The fundamentals of business development (such as being a great lawyer, building a network, and strategically pursuing business, to name a few essentials) are not the subject of this piece — they are assumed to be in place. Rather, the emphasis here is on the differentiators that are the province of those who produce at higher levels. The three most common characteristics of the biggest fee generators I have worked with will be explored in this article.
Building and Managing Teams
No matter how great the reputation of your firm may be, or how talented you are, a law firm partner is marketing and providing an array of legal services to clients. As your practice grows, the bulk of those services are provided by others on your team, and the fate of your practice and relationships with clients will be determined by how strong those lawyers are who constitute your team. This even holds true in so-called commodity practices, as results still matter and there are legions of other talented firms waiting in the wings who can swoop in to take that work away from you if your client isn’t happy with your performance.
It is not especially difficult to assemble and direct a team of just a few lawyers when your practice is still rising toward the million dollar mark. You may have a lawyer or two who have been with you for many years and it is likely that you have solid, reliable systems in place.

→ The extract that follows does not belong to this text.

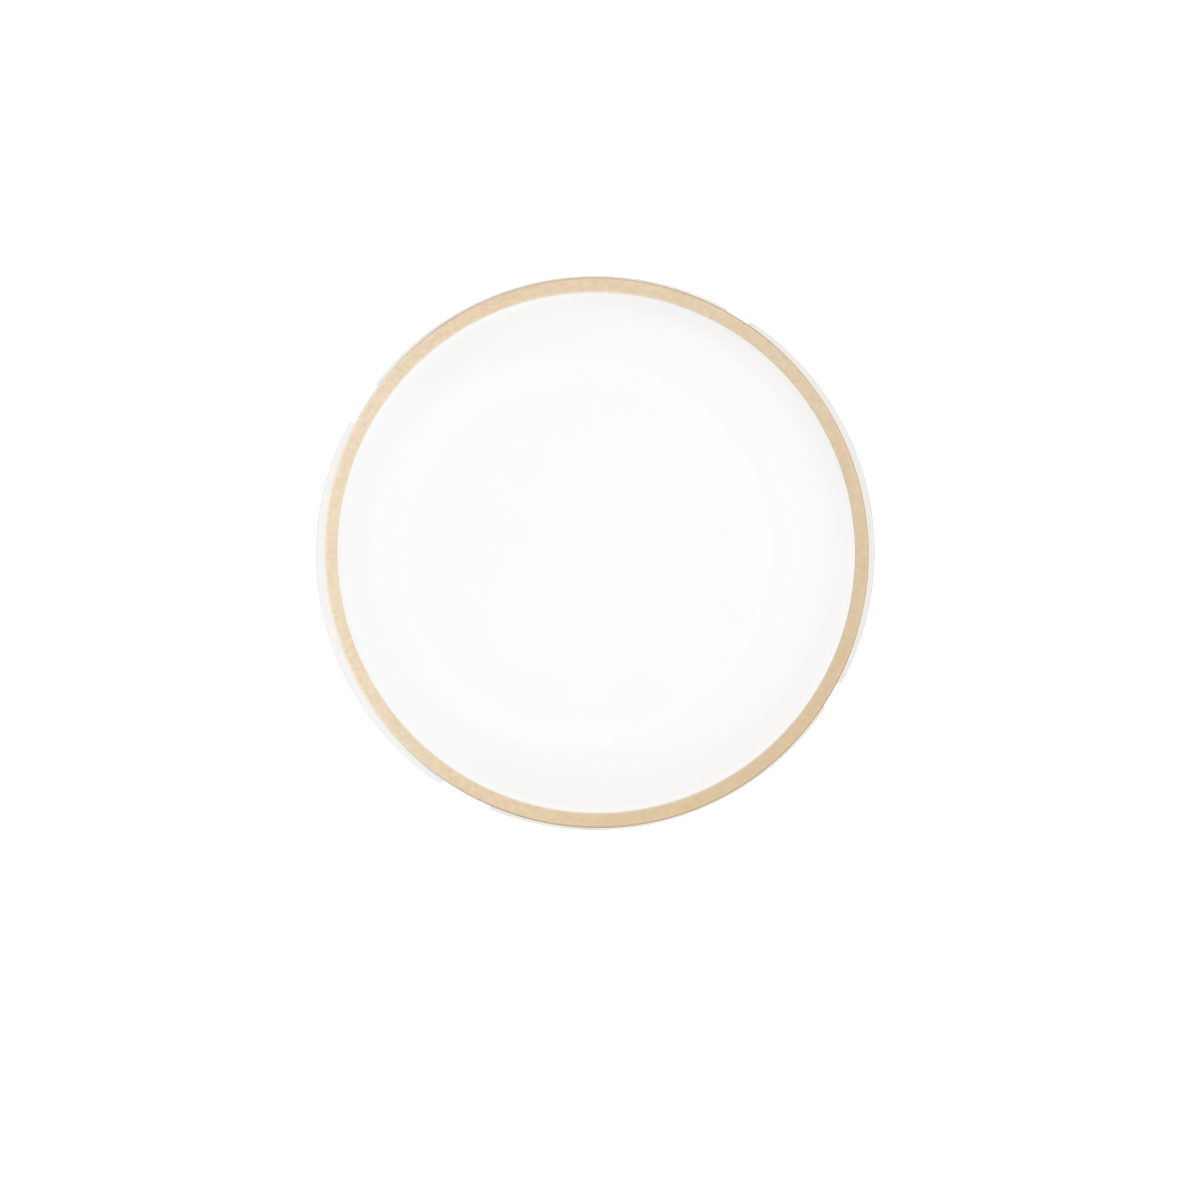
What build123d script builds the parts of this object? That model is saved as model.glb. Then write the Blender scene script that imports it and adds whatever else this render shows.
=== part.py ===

However, as your practice continues to crest, issues seem to increase exponentially and many focus on the quality and integration of newer members of your team. It thus is vital that you stay heavily involved in recruiting, since those you hire are critical to your team’s success. Missteps in this realm are not only costly in terms of dollars and time wasted on training, but also send a troubling message to clients if turnover becomes the norm.
In addition to hiring well, it is important that you find challenging work for your team and provide them with significant client exposure. Lawyers long for these opportunities, as it validates their self worth. Your ability to keep your team together for the long term will be enhanced if you accomplish those objectives. You are much like a coach in this role and must be mindful of keeping your troops motivated and upbeat, as clients will know if they are not. This may reveal itself in dispirited client communications or in less than exemplary work product, as it is difficult to divorce attitude from performance — which, if poor, can quickly turn clients into ex-clients.
An extensive discussion on morale building and team management is beyond this article, but focus on the basics: ensuring that everyone is involved and feels connected, giving recognition for achievements, and spending the time and extra dollars for out-of-office events that provide welcome respites from the daily grind. You also need to fight, when warranted, for promotions and appropriate compensation for your team, as they will forever appreciate your backing.
The Micromanaging Bug
Some of the most successful professionals, including lawyers, whether they admit it or not, are control freaks, at least to some extent. This does not have the full pejorative connotation that the term might suggest, as attention to detail and staying abreast of issues foster greatness and are more likely to lead to success than relying on chance. Nevertheless, if you want your practice to scale the heights, you will not get there if you can’t shake the need, which may be deeply ingrained in you, to micromanage every aspect of your practice. You simply will have to learn to let go — at least in part — otherwise, your practice will stay stalled at lower levels.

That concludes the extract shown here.